— begin Dataset section —

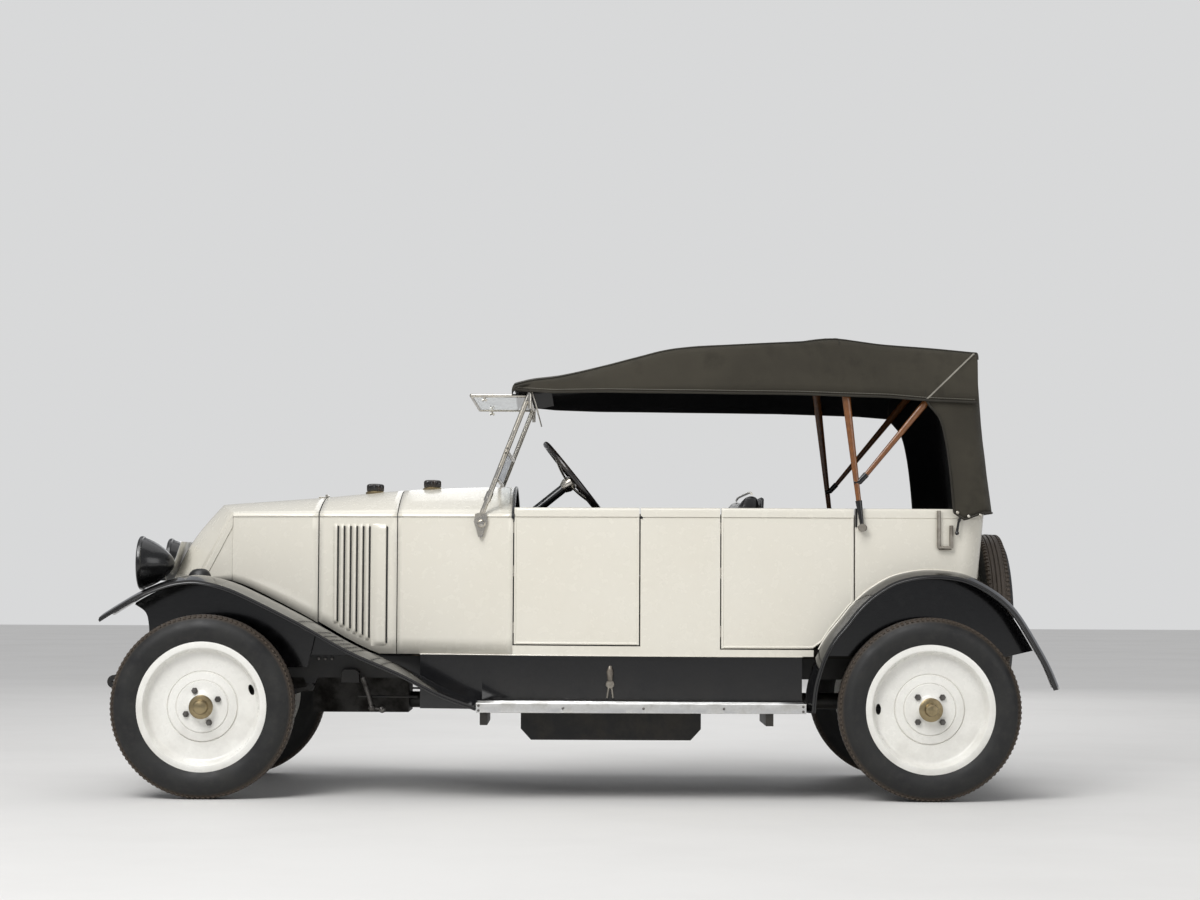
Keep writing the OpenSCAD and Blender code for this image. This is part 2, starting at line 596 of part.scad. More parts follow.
// Lowest path of the open bonnet's rear corner
function swing_z(x) = let (low = hinge.y - bonnet_low(bonnet_rear_x - bonnet_gap), away = min(low, hinge.x - x + 8))
    hinge.y - sqrt(low * low - max(0, away) * max(0, away)) - 15;
function catwalk_z(x) = min(swing_z(x), front_wing_z(x) - 4);
module front_wing() {
    front_part = [for (p = FRONT_WING) if (p.x <= -1060) [p.x, p.y - 60]];
    crown = [for (p = FRONT_WING) if (p.x <= -1060 && p.x > -1800) p];
    low = [[-1764, 731], [-1750, 672], [-1748, 600], [-1690, rail_top - 48], [-1103, rail_top - 48]];
    xs = [for (x = [-1090:-60:-1690]) x];
    walk = concat([for (x = xs) [x, catwalk_z(x)]], [for (k = [len(xs) - 1:-1:0]) [xs[k], catwalk_z(xs[k]) - catwalk_t]]);
    sheet([for (p = FRONT_WING) wing_ring(p, max(valance_y, belt_half(p.x) + 6), wing_y, [0, 1])], wing_t);
    side_plate(concat([for (p = crown) [p.x, p.y + wing_t / 2]], [[-1808, 764]], low), valance_y - valance_t, valance_y + 4);
    side_plate(walk, 236, valance_y - 1);
}
module front_wings() { color("#0e0e0e") both_sides() front_wing(); }

module rear_wing() {
    edge = [for (p = REAR_WING) p];
    low = [[978, sill_z + 2], [1725, sill_z + 2]];
    sheet([for (p = edge) wing_ring(p, house_y, wing_y, unit(p - [rear_x, wheel_z]))], wing_t);
    side_plate(concat([for (p = edge) if (p.y > sill_z + 2 && p.x < 1860) p + unit(p - [rear_x, wheel_z]) * wing_t / 2], low),
        house_y, house_y + 10);
}
module rear_wings() { color("#0e0e0e") both_sides() rear_wing(); }

module front_apron() {
    outline = [[-1718, 815], [-1706, 812], [rail_front_x + 6, rail_top + seat_gap], [rail_front_x - 6, rail_top + seat_gap]];
    half = valance_y - valance_t - 8;
    color("#0e0e0e") translate([0, half, 0]) side_plate(outline, 0, 2 * half);
}

board_front_x = -400;
board_rear_x = REAR_WING[len(REAR_WING) - 1].x - wing_crown - 1;
apron_in = 18;
apron_t = 6;
function board_inner(x) = belt_half(x) - apron_in;
module running_boards() {
    xs = [board_front_x, -263, 0, 250, 570, board_rear_x];
    color("#7d7f80") both_sides() {
        translate([0, 0, board_z - board_t]) linear_extrude(board_t)
            polygon(concat([for (x = xs) [x, -board_inner(x) - seat_gap]],
                [[board_rear_x, -wing_y + 2], [board_front_x, -wing_y + 2]]));
        for (x = [-385, 745])
            translate([x, -560, 300]) cube([30, 214, board_z - board_t - 300]);
    }
}
module side_aprons() {
    xs = [-640, -386, -263, 0, 250, 570, 900];
    color("#0e0e0e") both_sides() translate([0, 0, board_z - board_t]) linear_extrude(sill_z - board_z + board_t - seat_gap)
        polygon(concat([for (x = xs) [x, -board_inner(x)]],
            [for (k = [len(xs) - 1:-1:0]) [xs[k], -board_inner(xs[k]) + apron_t]]));
}

// ---------- windscreen ----------
screen_foot = [-386, 1151];
screen_head = [-204, 1620];
screen_y = 468;
pillar_r = 11;
screen_dir = unit([screen_head.x - screen_foot.x, screen_head.y - screen_foot.y]);
upper_pane_len = 232;
function on_screen(z) = screen_foot.x + (z - screen_foot.y) * screen_dir.x / screen_dir.y;
module windscreen_frame() {
    lower_top_z = screen_head.y - upper_pane_len * screen_dir.y;
    color("#a9a49a") {
        both_sides() {
            bar([screen_foot.x, -screen_y, screen_foot.y - 20], [screen_head.x, -screen_y, screen_head.y], pillar_r);
            side_plate([[-420, 1144], [-352, 1144], [-378, 1100], [-402, 1041], [-414, 1041]], 460, 472);
        }
        for (z = [lower_top_z - 8, screen_head.y])
            bar([on_screen(z), -screen_y, z], [on_screen(z), screen_y, z], 9);
        bar([on_screen(1284), -screen_y, 1284], [on_screen(1284), screen_y, 1284], 7);
        both_sides() bar([screen_head.x - 4, -screen_y + 20, screen_head.y], [screen_head.x - 236, -screen_y + 20, screen_head.y], 7);
        bar([screen_head.x - 236, -screen_y + 20, screen_head.y], [screen_head.x - 236, screen_y - 20, screen_head.y], 7);
    }
}
module windscreen_glass() {
    lower_top_z = screen_head.y - upper_pane_len * screen_dir.y;
    half = screen_y - pillar_r - 2;
    low = 1284 + 7.5;
    high = lower_top_z - 8 - 9.5;
    color("#c8d4d4", 0.35) {
        translate([0, half, 0]) side_plate([[on_screen(low) - 3, low], [on_screen(low) + 3, low],
            [on_screen(high) + 3, high], [on_screen(high) - 3, high]], 0, 2 * half);
        translate([screen_head.x - 228, -screen_y + 27 + seat_gap, screen_head.y - 3])
            cube([218, 2 * (screen_y - 27 - seat_gap), 6]);
    }
}

// ---------- canvas top ----------
function top_half_at(x) = x < 92 ? mix(470, top_half, max(0, (x + 262) / 354)) : top_half;
function top_ring(p) = let (w = top_half_at(p.x), v = lookup(p.x, VALANCE))
    mirrored(concat([[p.x, -w - 6, v], [p.x, -w - 3, mix(v, p.y, 0.5)], [p.x, -w, p.y - 26], [p.x, -w + 9, p.y - 7], [p.x, -w + 30, p.y]],
        [for (f = [0.75, 0.5, 0.25]) [p.x, -w * f, p.y + top_camber * (1 - f * f)]], [[p.x, 0, p.y + top_camber]]));
quarter = [[1396, 1600], [1448, 1531], [1474, 1436], [1491, 1314], [1504, belt_z + seat_gap], [1655, belt_z + seat_gap], [1612, 1436], [1590, 1640],
    [1586, 1780], [1500, 1780], [1400, 1700]];
header_half = 452;
module canvas_top() {
    curtain = [[1580, 1800], [1596, 1800], [1612, 1670], [1628, 1436], [1664, belt_z + seat_gap], [1640, belt_z + seat_gap], [1616, 1436], [1602, 1660]];
    seat_z = screen_head.y + 9 + seat_gap;
    header = [[-272, 1652], [-244, seat_z], [-160, seat_z], [-100, 1640], [-140, 1668], [-250, 1668]];
    color("#4a463a") {
        translate([0, header_half, 0]) side_plate(header, 0, 2 * header_half);
        sheet([for (p = TOP_LINE) top_ring(p)], canvas_t);
        both_sides() side_plate(quarter, top_half - canvas_t, top_half);
        translate([0, top_half - 1, 0]) side_plate(curtain, 0, 2 * top_half - 2);
    }
}

bow_r = 14;
pivot = [1138, 1087];
pivot_r = 16;
// Each bow's ends in the side view, below and above
front_bow = [[1137, pivot.y + pivot_r + 1.2], [1054, 1800]];
rear_bow = [[1172, 1318], [1545, 1752]];
bow_low_y = 592;
bow_high_y = 564;
function under_top(x) = lookup(x, [for (k = [len(TOP_LINE) - 1:-1:0]) TOP_LINE[k]]) - canvas_t - 6;
module bow(ends, low_y) {
    high_z = under_top(ends[1].x) - bow_r;
    both_sides() bar([ends[0].x, -low_y, ends[0].y], [ends[1].x, -bow_high_y, high_z], bow_r);
    bar([ends[1].x, -bow_high_y, high_z], [ends[1].x, bow_high_y, high_z], bow_r - 3);
}
module top_bows() {
    color("#9a5a28") {
        bow(front_bow, bow_low_y);
        bow(rear_bow, bow_low_y - 12);
    }
}
module top_irons() {
    rest_y = belt_half(1440) + 9.6;
    color("#141414") both_sides() {
        translate([pivot.x, -belt_half(pivot.x) - seat_gap, pivot.y]) rotate([90, 0, 0]) cylinder(h = 34, r = pivot_r);
        bar([1448, -rest_y, 1158], [1448, -rest_y, 1008], 8);
        bar([1448, -rest_y, 1008], [1498, -rest_y, 1008], 8);
        bar([1498, -rest_y, 1008], [1498, -rest_y, 1098], 8);
    }
}

// ---------- lamps and small parts ----------
lamp_x = -1786;
lamp_z = 933;
lamp_y = 360;
lamp_r = 107;
lamp_bowl = 14;
post_x = -1700;
post_r = 14;
cap_r = 36;
module headlamps() {
    color("#101010") both_sides() {
        translate([lamp_x, -lamp_y, lamp_z]) rotate([0, 90, 0]) rotate_extrude()
            polygon(concat([[0, lamp_bowl], [lamp_r - 14, lamp_bowl], [lamp_r - 8, 0], [lamp_r, 0], [lamp_r, 22]],
                [for (a = [15:15:90]) [(lamp_r - 4) * cos(a), 22 + 122 * sin(a)]]));
        post_z = front_wing_z(post_x + post_r) + wing_crown * sin(180 * crown_hold) + seat_gap;
        translate([post_x, -lamp_y, post_z]) cylinder(h = lamp_z - lamp_r + 20 - post_z, r = post_r);
    }
}
module lamp_glass() {
    color("#c8d4d4", 0.35) both_sides() translate([lamp_x + 1, -lamp_y, lamp_z]) rotate([0, 90, 0])
        cylinder(h = lamp_bowl - 1 - seat_gap, r = lamp_r - 16);
}
module filler_caps() {
    color("#3a3836") {
        for (x = [-861, -619])
            translate([x, 0, ridge_z(x + cap_r) + seat_gap]) cylinder(h = 38, r = cap_r);
    }
}

chassis_frame();
front_axle();
rear_axle();
springs();
engine_block();
underfloor_box();
bonnet();
nose_plate();
radiator_cowl();
scuttle();
tub();
floor();
dashboard();
front_left_door();
front_right_door();
rear_left_door();
rear_right_door();
front_seat();
rear_seat();
steering_column();
steering_wheel();
windscreen_frame();
windscreen_glass();
canvas_top();
top_bows();
top_irons();
front_wings();
rear_wings();
front_apron();
running_boards();
side_aprons();
headlamps();
lamp_glass();
filler_caps();
front_left_wheel();
front_right_wheel();
rear_left_wheel();
rear_right_wheel();
front_left_tyre();
front_right_tyre();
rear_left_tyre();
rear_right_tyre();
left_knuckle();
right_knuckle();
tie_rod();
spare_wheel();
spare_tyre();
spare_carrier();
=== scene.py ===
import math
import bmesh
import bpy
from mathutils import Matrix, Vector


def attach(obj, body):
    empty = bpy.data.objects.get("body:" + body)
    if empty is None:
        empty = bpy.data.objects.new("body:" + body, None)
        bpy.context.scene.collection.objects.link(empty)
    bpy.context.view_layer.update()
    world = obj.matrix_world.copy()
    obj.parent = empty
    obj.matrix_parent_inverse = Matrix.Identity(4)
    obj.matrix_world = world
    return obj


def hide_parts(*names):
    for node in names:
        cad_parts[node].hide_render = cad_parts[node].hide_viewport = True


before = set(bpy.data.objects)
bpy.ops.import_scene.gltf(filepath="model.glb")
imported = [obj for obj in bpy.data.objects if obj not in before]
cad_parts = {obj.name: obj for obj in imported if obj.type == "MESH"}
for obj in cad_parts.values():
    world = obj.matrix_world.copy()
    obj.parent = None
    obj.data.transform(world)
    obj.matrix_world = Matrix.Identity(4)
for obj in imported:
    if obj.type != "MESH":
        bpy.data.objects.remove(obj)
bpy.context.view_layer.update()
scene = bpy.context.scene
print("frame loaded:", len(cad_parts), "nodes")


# ---- small sums and lines ----
def mix(a, b, t):
    return a + (b - a) * t


def spread(first, last, count):   # count + 1 values from first to last
    return [mix(first, last, k / count) for k in range(count + 1)]


def follow(table, x):   # smooth value at x in a rising table of [x, value]
    last = len(table) - 1
    x = min(max(x, table[0][0]), table[last][0])
    i = max(k for k in range(last) if table[k][0] <= x or k == 0)

    def slope(k):
        a, b = table[max(k - 1, 0)], table[min(k + 1, last)]
        return (b[1] - a[1]) / (b[0] - a[0])
    h = table[i + 1][0] - table[i][0]
    t = (x - table[i][0]) / h
    return ((2 * t ** 3 - 3 * t ** 2 + 1) * table[i][1] + (t ** 3 - 2 * t ** 2 + t) * h * slope(i)
            + (3 * t ** 2 - 2 * t ** 3) * table[i + 1][1] + (t ** 3 - t ** 2) * h * slope(i + 1))


def curveThrough(points, steps):   # a smooth line through all the points
    points = [Vector(p) for p in points]
    line = []
    for i in range(len(points) - 1):
        a, b = points[max(i - 1, 0)], points[i]
        c, d = points[i + 1], points[min(i + 2, len(points) - 1)]
        for k in range(steps):
            t = k / steps
            line.append(0.5 * (2 * b + (c - a) * t + (2 * a - 5 * b + 4 * c - d) * t ** 2
                               + (3 * b - a - 3 * c + d) * t ** 3))
    return line + [points[-1]]


def mirrorY(points):
    return [Vector((p[0], -p[1], p[2])) for p in points]


# ---- shapes gathered face by face ----
def newShape():
    return {"verts": [], "faces": [], "mats": [], "pattern": []}


def addGrid(shape, rows, mat=0, pattern=None, closed=False, flip=False):   # rows of points joined by quads
    start, cols = len(shape["verts"]), len(rows[0])
    for i, row in enumerate(rows):
        shape["verts"] += [tuple(p) for p in row]
        shape["pattern"] += pattern[i] if pattern else [(0, 0, 0)] * cols
    for i in range(len(rows) - 1):
        for j in range(cols if closed else cols - 1):
            a, b = start + i * cols + j, start + i * cols + (j + 1) % cols
            face = (a, a + cols, b + cols, b)
            shape["faces"].append(face[::-1] if flip else face)
            shape["mats"].append(mat)
    return start


def addFan(shape, ring, centre, mat=0):   # closes a ring of vertex numbers round one point
    shape["verts"].append(tuple(centre))
    shape["pattern"].append((0, 0, 0))
    tip = len(shape["verts"]) - 1
    for k in range(len(ring)):
        shape["faces"].append((ring[k], ring[(k + 1) % len(ring)], tip))
        shape["mats"].append(mat)


def addShell(shape, outer, inner, mats=(0, 1, 0)):   # closed wall between two grids with the same rows and columns
    rows, cols = len(outer), len(outer[0])
    a = addGrid(shape, outer, mats[0])
    b = addGrid(shape, inner, mats[1], flip=True)
    edge = ([(i, 0) for i in range(rows)] + [(rows - 1, j) for j in range(1, cols)]
            + [(i, cols - 1) for i in range(rows - 2, -1, -1)] + [(0, j) for j in range(cols - 2, 0, -1)])
    for k, (i, j) in enumerate(edge):
        p, q = edge[(k + 1) % len(edge)]
        shape["faces"].append((a + i * cols + j, b + i * cols + j, b + p * cols + q, a + p * cols + q))
        shape["mats"].append(mats[2])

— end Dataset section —

** Instructions to follow **
In the listing above, find the line with "chassis_frame();" and the line with "for node in", then print exactly those two lines and every line between them, and nothing more.

** Answer to the task **
chassis_frame();
front_axle();
rear_axle();
springs();
engine_block();
underfloor_box();
bonnet();
nose_plate();
radiator_cowl();
scuttle();
tub();
floor();
dashboard();
front_left_door();
front_right_door();
rear_left_door();
rear_right_door();
front_seat();
rear_seat();
steering_column();
steering_wheel();
windscreen_frame();
windscreen_glass();
canvas_top();
top_bows();
top_irons();
front_wings();
rear_wings();
front_apron();
running_boards();
side_aprons();
headlamps();
lamp_glass();
filler_caps();
front_left_wheel();
front_right_wheel();
rear_left_wheel();
rear_right_wheel();
front_left_tyre();
front_right_tyre();
rear_left_tyre();
rear_right_tyre();
left_knuckle();
right_knuckle();
tie_rod();
spare_wheel();
spare_tyre();
spare_carrier();
=== scene.py ===
import math
import bmesh
import bpy
from mathutils import Matrix, Vector


def attach(obj, body):
    empty = bpy.data.objects.get("body:" + body)
    if empty is None:
        empty = bpy.data.objects.new("body:" + body, None)
        bpy.context.scene.collection.objects.link(empty)
    bpy.context.view_layer.update()
    world = obj.matrix_world.copy()
    obj.parent = empty
    obj.matrix_parent_inverse = Matrix.Identity(4)
    obj.matrix_world = world
    return obj


def hide_parts(*names):
    for node in names:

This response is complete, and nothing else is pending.